Output all of the data below exactly as given.

═════ COLLECTED MATERIAL

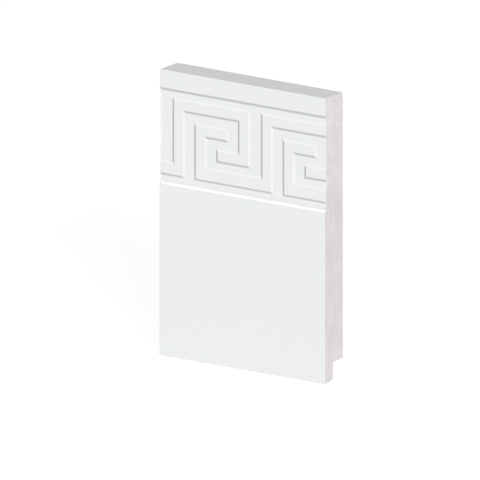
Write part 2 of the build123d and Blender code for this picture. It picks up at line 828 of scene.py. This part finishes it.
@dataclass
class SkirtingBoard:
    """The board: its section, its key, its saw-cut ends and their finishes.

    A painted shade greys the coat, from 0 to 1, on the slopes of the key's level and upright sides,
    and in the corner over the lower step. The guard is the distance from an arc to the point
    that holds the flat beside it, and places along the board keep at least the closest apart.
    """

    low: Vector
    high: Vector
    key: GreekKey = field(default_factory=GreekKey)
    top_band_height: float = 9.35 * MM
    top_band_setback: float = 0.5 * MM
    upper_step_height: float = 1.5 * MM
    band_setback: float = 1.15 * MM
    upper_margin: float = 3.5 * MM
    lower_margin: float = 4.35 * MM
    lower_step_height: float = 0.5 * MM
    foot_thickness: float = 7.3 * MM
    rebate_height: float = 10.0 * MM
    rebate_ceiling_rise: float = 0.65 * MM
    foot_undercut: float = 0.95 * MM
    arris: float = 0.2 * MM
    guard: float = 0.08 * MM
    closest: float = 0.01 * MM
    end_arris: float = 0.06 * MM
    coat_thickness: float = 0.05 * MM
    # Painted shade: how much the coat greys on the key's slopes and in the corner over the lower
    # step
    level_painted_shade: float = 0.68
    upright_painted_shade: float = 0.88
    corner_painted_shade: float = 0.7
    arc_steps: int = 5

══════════

■ FINAL ANSWER:
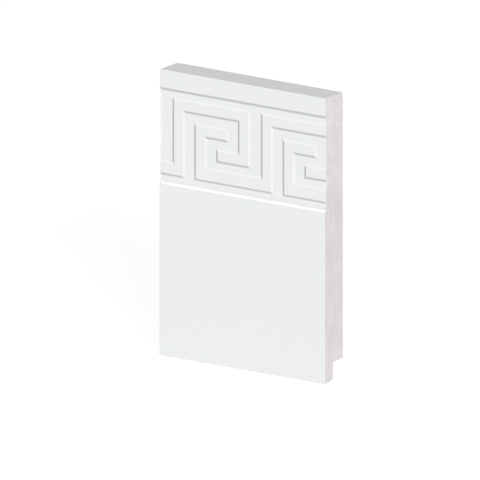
Write part 2 of the build123d and Blender code for this picture. It picks up at line 828 of scene.py. This part finishes it.
@dataclass
class SkirtingBoard:
    """The board: its section, its key, its saw-cut ends and their finishes.

    A painted shade greys the coat, from 0 to 1, on the slopes of the key's level and upright sides,
    and in the corner over the lower step. The guard is the distance from an arc to the point
    that holds the flat beside it, and places along the board keep at least the closest apart.
    """

    low: Vector
    high: Vector
    key: GreekKey = field(default_factory=GreekKey)
    top_band_height: float = 9.35 * MM
    top_band_setback: float = 0.5 * MM
    upper_step_height: float = 1.5 * MM
    band_setback: float = 1.15 * MM
    upper_margin: float = 3.5 * MM
    lower_margin: float = 4.35 * MM
    lower_step_height: float = 0.5 * MM
    foot_thickness: float = 7.3 * MM
    rebate_height: float = 10.0 * MM
    rebate_ceiling_rise: float = 0.65 * MM
    foot_undercut: float = 0.95 * MM
    arris: float = 0.2 * MM
    guard: float = 0.08 * MM
    closest: float = 0.01 * MM
    end_arris: float = 0.06 * MM
    coat_thickness: float = 0.05 * MM
    # Painted shade: how much the coat greys on the key's slopes and in the corner over the lower
    # step
    level_painted_shade: float = 0.68
    upright_painted_shade: float = 0.88
    corner_painted_shade: float = 0.7
    arc_steps: int = 5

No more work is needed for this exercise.